### AIM OF THE EXERCISE:
Copy these lines exactly and nothing else: from the line holding "glass = make_glass()" to the line holding "in imported if", both lines included.

### MATERIAL PROVIDED:

┏━━

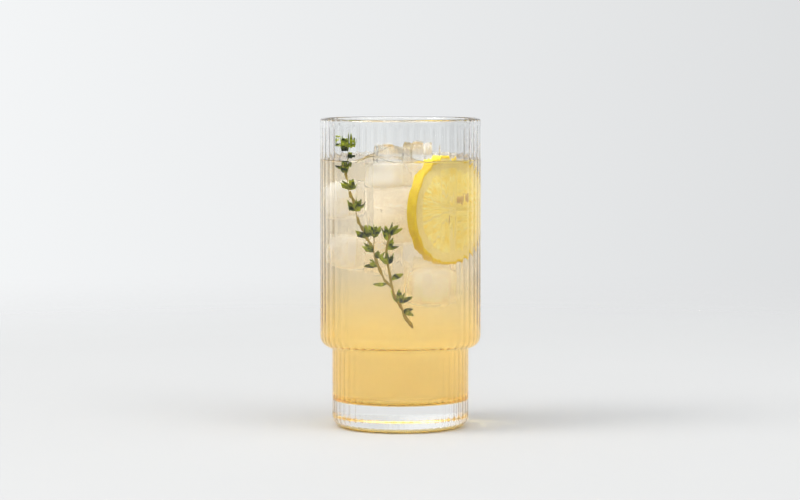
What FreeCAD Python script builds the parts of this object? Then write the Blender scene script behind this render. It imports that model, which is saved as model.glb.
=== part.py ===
import FreeCAD, Part
import math
import os

# Glass of lemonade: a stepped, ribbed tumbler filled with lemonade, a lemon slice standing against the
# right of the front wall, a forked sprig of thyme lying along the left of the front wall, and the two ice
# cubes that rise out of the surface. Millimetres, +Z up, origin at the centre of the foot, front is -Y.

# glass
height = 153.4
upper_radius = 40.0
step_in = 6.0
wall = 3.0
base_thickness = 13.1
foot_corner = 5.5
shoulder_z = 45.3
shoulder_round = 6.0
step_fillet = 1.3
floor_corner = 5.0
lip_round = wall / 2
rib_count = 52
rib_depth = 0.25
rib_turn = 1.9
rib_stop = 1.6
rib_fade = 2.2
# drink
level_below_rim = 21.1
# lemon slice
slice_diameter = 52.9
slice_thickness = 5.0
slice_rind_round = 0.8
slice_edge = 11.0
slice_above_level = 2.4
slice_gap = 0.15
# ice
ice_width = 19.0
ice_height = 22.0
ice_round = 3.0
ice_above_level = 10.2
ice_from_slice = 5.2
ice_from_wall = 3.4
ice_apart = 3.4
# thyme
stem_radius = 0.75
stem_tip_radius = 0.45
stem_sides = 6
leaf_thickness = 0.6
leaf_width_share = 0.4
sprig_from_wall = 4.7

lower_radius = upper_radius - step_in
bore_radius = upper_radius - wall
level = height - level_below_rim

UP = FreeCAD.Vector(0, 0, 1)
ORIGIN = FreeCAD.Vector(0, 0, 0)


def vec(x, y, z):
    return FreeCAD.Vector(x, y, z)


def polar(radius, degrees_right_of_front, z):
    turn = math.radians(degrees_right_of_front)
    return vec(radius * math.sin(turn), -radius * math.cos(turn), z)


def step_points(inset):
    """Shoulder and fillet of the step, for the outside (inset 0) or the bore (inset of one wall)."""
    big = shoulder_round - inset
    small = step_fillet + inset
    big_centre = (upper_radius - shoulder_round, shoulder_z)
    small_r = lower_radius + step_fillet
    reach = big + small
    drop = math.sqrt(reach ** 2 - (small_r - big_centre[0]) ** 2)
    small_centre = (small_r, shoulder_z - drop)
    lean = math.atan2(drop, small_r - big_centre[0])
    return big, big_centre, small, small_centre, lean


def step_curve(inset, pieces):
    """Radius and height down the step, from the end of the upper wall to the start of the lower one."""
    big, big_centre, small, small_centre, lean = step_points(inset)
    rows = []
    for i in range(pieces + 1):
        a = -lean * i / pieces
        rows.append((big_centre[0] + big * math.cos(a), big_centre[1] + big * math.sin(a)))
    for i in range(1, pieces + 1):
        a = math.pi - lean + lean * i / pieces
        rows.append((small_centre[0] + small * math.cos(a), small_centre[1] + small * math.sin(a)))
    return rows


def rib_ring(radius, depth, z):
    """One closed outline of the ribbed wall: convex arcs that meet in sharp valleys."""
    pitch = 360.0 / rib_count
    arcs = []
    for k in range(rib_count):
        start = rib_turn + k * pitch
        arc = Part.Arc(
            polar(radius - depth, start, z),
            polar(radius, start + pitch / 2, z),
            polar(radius - depth, start + pitch, z),
        )
        arcs.append(arc.toShape())
    return Part.Wire(arcs)


def stack(rows, straight):
    rings = [rib_ring(radius, depth, z) for radius, depth, z in rows]
    return Part.makeLoft(rings, True, straight)


def ribbed_body():
    corner = []
    for share in (0.0, 0.25, 0.5, 0.75, 1.0):
        a = math.pi / 2 * share
        radius = lower_radius - foot_corner + foot_corner * math.sin(a)
        corner.append((radius, rib_depth * (0.1 + 0.9 * share), foot_corner - foot_corner * math.cos(a)))
    step = [(radius, rib_depth, z) for radius, z in reversed(step_curve(0.0, 4))]
    lower = [corner[-1], step[0]]
    rib_top = height - lip_round - rib_stop
    upper = [step[-1], (upper_radius, rib_depth, rib_top - rib_fade)]
    fade = [upper[-1], (upper_radius, 0.0, rib_top)]
    body = stack(corner, False)
    for part in (stack(lower, True), stack(step, False), stack(upper, True), stack(fade, True)):
        body = body.fuse(part)
    return body, rib_top


def turned(edges):
    return Part.Face(Part.Wire(edges)).revolve(ORIGIN, UP, 360)


def at(radius, z):
    return vec(radius, 0, z)


def arc(centre, radius, first, last):
    mid = (first + last) / 2
    points = [at(centre[0] + radius * math.cos(a), centre[1] + radius * math.sin(a)) for a in (first, mid, last)]
    return Part.Arc(*points).toShape(), points[0], points[2]


def bore(top):
    """The space inside the glass from its floor up to a flat top."""
    big, big_centre, small, small_centre, lean = step_points(wall)
    lower_bore = lower_radius - wall
    floor_centre = (lower_bore - floor_corner, base_thickness + floor_corner)
    corner, floor_end, corner_top = arc(floor_centre, floor_corner, -math.pi / 2, 0.0)
    fillet, fillet_low, fillet_high = arc(small_centre, small, math.pi, math.pi - lean)
    shoulder, shoulder_low, shoulder_high = arc(big_centre, big, -lean, 0.0)
    edges = [
        Part.makeLine(at(0, base_thickness), floor_end),
        corner,
        Part.makeLine(corner_top, fillet_low),
        fillet,
        shoulder,
        Part.makeLine(shoulder_high, at(bore_radius, top)),
        Part.makeLine(at(bore_radius, top), at(0, top)),
        Part.makeLine(at(0, top), at(0, base_thickness)),
    ]
    return turned(edges)


def lip(start):
    """The plain rounded rim above the ribs, as a full ring."""
    bottom = height - lip_round
    centre = (upper_radius - lip_round, bottom)
    crown, outer_end, inner_end = arc(centre, lip_round, 0.0, math.pi)
    edges = [
        Part.makeLine(at(bore_radius, start), at(upper_radius, start)),
        Part.makeLine(at(upper_radius, start), outer_end),
        crown,
        Part.makeLine(inner_end, at(bore_radius, start)),
    ]
    return turned(edges)


def make_glass():
    body, rib_top = ribbed_body()
    return body.cut(bore(rib_top)).fuse(lip(rib_top)).removeSplitter()


def rounded(shape, radius, edges):
    return shape.makeFillet(radius, edges)


slice_radius = slice_diameter / 2
slice_reach = math.sqrt((bore_radius - slice_gap) ** 2 - (slice_radius - slice_rind_round / 2) ** 2)
slice_back = slice_reach - slice_thickness
# the left edge of the slice's face touches the bore slice_edge degrees right of front
slice_facing = slice_edge + math.degrees(math.acos(slice_reach / (bore_radius - slice_gap)))


def make_slice():
    radius = slice_radius
    facing = polar(1.0, slice_facing, 0)
    centre = facing * slice_back + vec(0, 0, level + slice_above_level - radius)
    disc = Part.makeCylinder(radius, slice_thickness, centre, facing)
    rims = [edge for edge in disc.Edges if len(edge.Vertexes) == 1]
    return rounded(disc, slice_rind_round, rims)


# the cubes stand in a row behind the slice: places along its facing, and to the right-back beside it
ice_behind = slice_back - ice_from_slice - ice_width / 2
ice_reach = math.sqrt((bore_radius - ice_from_wall) ** 2 - (ice_behind + ice_width / 2) ** 2)
ice_front_along = ice_width / 2 - ice_reach
ice_middle_along = ice_front_along + ice_width + ice_apart


def make_ice(along, facing, lean_side, lean_front, above_level):
    block = Part.makeBox(ice_width, ice_width, ice_height, vec(-ice_width / 2, -ice_width / 2, -ice_height))
    block = rounded(block, ice_round, block.Edges)
    block.rotate(ORIGIN, vec(1, 0, 0), lean_front)
    block.rotate(ORIGIN, vec(0, 1, 0), lean_side)
    block.rotate(ORIGIN, UP, facing)
    lift = level + above_level - block.BoundBox.ZMax
    block.translate(polar(ice_behind, slice_facing, lift) + polar(along, slice_facing + 90, 0))
    return block


sprig_radius = bore_radius - sprig_from_wall

# each branch of the sprig: degrees right of front and height above the drink's surface at its knots
main_stem = [(10.2, -80.1), (3.8, -74.5), (0.3, -69.8), (-4.6, -64.3), (-7.8, -58.9)]
left_branch = [(-7.0, -60.3), (-14.0, -55.8), (-18.0, -50.7), (-21.4, -44.4), (-27.0, -37.8), (-33.2, -32.2),
               (-38.6, -24.1), (-44.1, -15.6), (-49.9, -7.2), (-52.0, 0.2), (-54.0, 8.2)]
right_branch = [(-7.4, -59.7), (-9.1, -53.5), (-10.7, -47.1), (-11.1, -42.2), (-8.7, -34.3)]
bud_shoot = [(-22.6, -42.1), (-21.8, -38.3), (-21.6, -33.9)]

# clusters of leaves: degrees right of front, height above the surface, first and last heading, leaves, length
leaf_clusters = [
    (-53.2, 5.3, -32, 30, 7, 8.2),
    (-52.4, 1.3, 30, 62, 3, 5.0),
    (-50.8, -5.3, -42, 44, 6, 6.4),
    (-45.4, -13.5, -58, 58, 7, 5.8),
    (-38.9, -23.7, -64, 62, 8, 6.6),
    (-28.6, -36.7, -72, 24, 6, 6.6),
    (-21.6, -36.7, -28, 26, 5, 6.6),
    (-21.9, -43.3, -64, -40, 2, 6.4),
    (-20.4, -46.3, 28, 60, 2, 5.4),
    (-18.4, -50.1, -88, -62, 2, 6.4),
    (-9.6, -37.7, -38, -8, 2, 7.2),
    (-8.9, -35.1, 14, 62, 3, 6.8),
    (-11.0, -41.9, 28, 78, 2, 6.4),
    (-10.2, -49.3, -44, 26, 3, 6.2),
    (-8.2, -56.9, 56, 62, 1, 8.8),
    (-11.0, -58.7, -96, -90, 1, 6.6),
    (-1.4, -68.1, -28, 66, 4, 6.8),
    (2.0, -71.9, 74, 158, 3, 5.2),
]


def sprig_point(degrees, above_surface):
    return polar(sprig_radius, degrees, level + above_surface)


def make_branch(knots, first_radius, last_radius):
    points = [sprig_point(degrees, z) for degrees, z in knots]
    rings = []
    for i, point in enumerate(points):
        before = points[max(i - 1, 0)]
        after = points[min(i + 1, len(points) - 1)]
        along = (after - before).normalize()
        side = along.cross(polar(1.0, knots[i][0], 0)).normalize()
        front = side.cross(along).normalize()
        radius = first_radius + (last_radius - first_radius) * i / (len(points) - 1)
        ring = []
        for k in range(stem_sides):
            a = 2 * math.pi * k / stem_sides
            ring.append(point + side * (radius * math.cos(a)) + front * (radius * math.sin(a)))
        rings.append(Part.makePolygon(ring + [ring[0]]))
    return Part.makeLoft(rings, True, True)


def make_leaf(degrees, z, heading, length, tilt, roll):
    """A flat oval leaf that starts inside the stem."""
    outward = polar(1.0, degrees, 0)
    right = polar(1.0, degrees + 90, 0)
    lean = math.radians(heading)
    along = (UP * math.cos(lean) + right * math.sin(lean)) * math.cos(tilt) + outward * math.sin(tilt)
    across = along.cross(outward).normalize()
    normal = across.cross(along).normalize()
    across = across * math.cos(roll) + normal * math.sin(roll)
    normal = across.cross(along).normalize()
    start = sprig_point(degrees, z) - normal * (leaf_thickness / 2)
    half = length * leaf_width_share / 2
    outline = [(0.0, 0.35), (0.25, 0.7), (0.5, 1.0), (0.75, 0.8), (1.0, 0.15)]
    rim = [start + along * (length * s) + across * (half * w) for s, w in outline]
    rim += [start + along * (length * s) - across * (half * w) for s, w in reversed(outline)]
    return Part.Face(Part.makePolygon(rim + [rim[0]])).extrude(normal * leaf_thickness)


def make_sprig():
    stems = [
        make_branch(main_stem, stem_radius, stem_radius),
        make_branch(left_branch, stem_radius, stem_tip_radius),
        make_branch(right_branch, stem_radius, stem_tip_radius),
        make_branch(bud_shoot, stem_tip_radius, stem_tip_radius),
    ]
    leaves = []
    for c, (degrees, z, first, last, count, length) in enumerate(leaf_clusters):
        for k in range(count):
            share = k / max(count - 1, 1)
            heading = first + (last - first) * share
            tilt = math.radians(22 * math.sin(2.4 * k + c))
            roll = math.radians(34 * math.cos(1.7 * k + 0.6 * c))
            size = length * (1.0 - 0.18 * abs(math.sin(1.9 * k + c)))
            leaves.append(make_leaf(degrees, z, heading, size, tilt, roll))
    return stems[0].multiFuse(stems[1:] + leaves)


def save(name, shape):
    # a drop of drink closed in between leaves may come away from the cut: the body of it is what is kept
    solid = max(shape.Solids, key=lambda piece: piece.Volume)
    solid.exportStep("parts/" + name + ".step")
    print(name, len(shape.Solids), solid.isValid(), round(solid.Volume, 1), len(solid.Faces))


os.makedirs("parts", exist_ok=True)

glass = make_glass()
lemon = make_slice()
sprig = make_sprig()
ice_front = make_ice(ice_front_along, slice_facing - 94.0, 5.0, -6.0, ice_above_level)
ice_middle = make_ice(ice_middle_along, slice_facing - 90.0, -6.0, 4.0, ice_above_level - 0.4)
drink = bore(level).cut([lemon, sprig, ice_front, ice_middle])

save("glass", glass)
save("lemonade", drink)
save("lemon_slice", lemon)
save("thyme_sprig", sprig)
save("ice_front", ice_front)
save("ice_middle", ice_middle)
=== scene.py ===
import math
import random

import bmesh
import bpy
from mathutils import Matrix, Vector


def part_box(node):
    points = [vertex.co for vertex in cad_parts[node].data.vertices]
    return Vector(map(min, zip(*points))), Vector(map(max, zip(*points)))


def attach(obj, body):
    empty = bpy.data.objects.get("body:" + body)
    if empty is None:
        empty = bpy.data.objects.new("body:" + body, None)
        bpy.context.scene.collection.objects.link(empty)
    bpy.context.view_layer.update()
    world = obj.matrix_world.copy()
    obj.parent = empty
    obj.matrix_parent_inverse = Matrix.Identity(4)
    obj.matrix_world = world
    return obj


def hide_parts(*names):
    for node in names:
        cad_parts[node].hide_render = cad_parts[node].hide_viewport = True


# Glass of lemonade: ribbed, stepped tumbler, pale yellow drink with ice, a lemon slice and a thyme sprig.
# Sizes below are in millimetres; MM turns them into the frame's metres. Front is -Y, +Z up.

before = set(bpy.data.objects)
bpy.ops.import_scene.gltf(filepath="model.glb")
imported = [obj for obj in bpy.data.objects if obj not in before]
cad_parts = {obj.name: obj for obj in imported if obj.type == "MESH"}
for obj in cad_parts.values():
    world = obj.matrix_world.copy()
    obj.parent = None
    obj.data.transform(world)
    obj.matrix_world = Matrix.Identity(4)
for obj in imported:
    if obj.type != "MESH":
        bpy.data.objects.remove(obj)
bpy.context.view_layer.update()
MM = 0.001

# ---------------------------------------------------------------- sizes, from the frame where it has them
glass_high = Vector(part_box("glass")[1]) / MM
drink_low, drink_high = (corner / MM for corner in map(Vector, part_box("lemonade")))
slice_low, slice_high = (corner / MM for corner in map(Vector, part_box("lemon_slice")))

upper_radius = glass_high.x
height = glass_high.z
bore_radius = drink_high.x
wall = upper_radius - bore_radius
base_thickness = drink_low.z
level = drink_high.z
step_in = 6.0
lower_radius = upper_radius - step_in
foot_corner = 5.5
shoulder_z = 45.3
shoulder_round = 6.0
step_fillet = 1.3
floor_corner = 5.0
lip_round = wall / 2
rib_count = 52
# depth of the ribs beside the drink, below the step and above the drink
rib_depth = 0.16
rib_depth_low = 0.26
rib_depth_top = 0.22
rib_sharpness = 3.5
rib_turn = 1.9
rib_stop = 1.6
rib_fade = 2.2
ribs_change = (1.5, 4.5)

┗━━

### OUTPUT OF THE EXERCISE:
glass = make_glass()
lemon = make_slice()
sprig = make_sprig()
ice_front = make_ice(ice_front_along, slice_facing - 94.0, 5.0, -6.0, ice_above_level)
ice_middle = make_ice(ice_middle_along, slice_facing - 90.0, -6.0, 4.0, ice_above_level - 0.4)
drink = bore(level).cut([lemon, sprig, ice_front, ice_middle])

save("glass", glass)
save("lemonade", drink)
save("lemon_slice", lemon)
save("thyme_sprig", sprig)
save("ice_front", ice_front)
save("ice_middle", ice_middle)
=== scene.py ===
import math
import random

import bmesh
import bpy
from mathutils import Matrix, Vector


def part_box(node):
    points = [vertex.co for vertex in cad_parts[node].data.vertices]
    return Vector(map(min, zip(*points))), Vector(map(max, zip(*points)))


def attach(obj, body):
    empty = bpy.data.objects.get("body:" + body)
    if empty is None:
        empty = bpy.data.objects.new("body:" + body, None)
        bpy.context.scene.collection.objects.link(empty)
    bpy.context.view_layer.update()
    world = obj.matrix_world.copy()
    obj.parent = empty
    obj.matrix_parent_inverse = Matrix.Identity(4)
    obj.matrix_world = world
    return obj


def hide_parts(*names):
    for node in names:
        cad_parts[node].hide_render = cad_parts[node].hide_viewport = True


# Glass of lemonade: ribbed, stepped tumbler, pale yellow drink with ice, a lemon slice and a thyme sprig.
# Sizes below are in millimetres; MM turns them into the frame's metres. Front is -Y, +Z up.

before = set(bpy.data.objects)
bpy.ops.import_scene.gltf(filepath="model.glb")
imported = [obj for obj in bpy.data.objects if obj not in before]
cad_parts = {obj.name: obj for obj in imported if obj.type == "MESH"}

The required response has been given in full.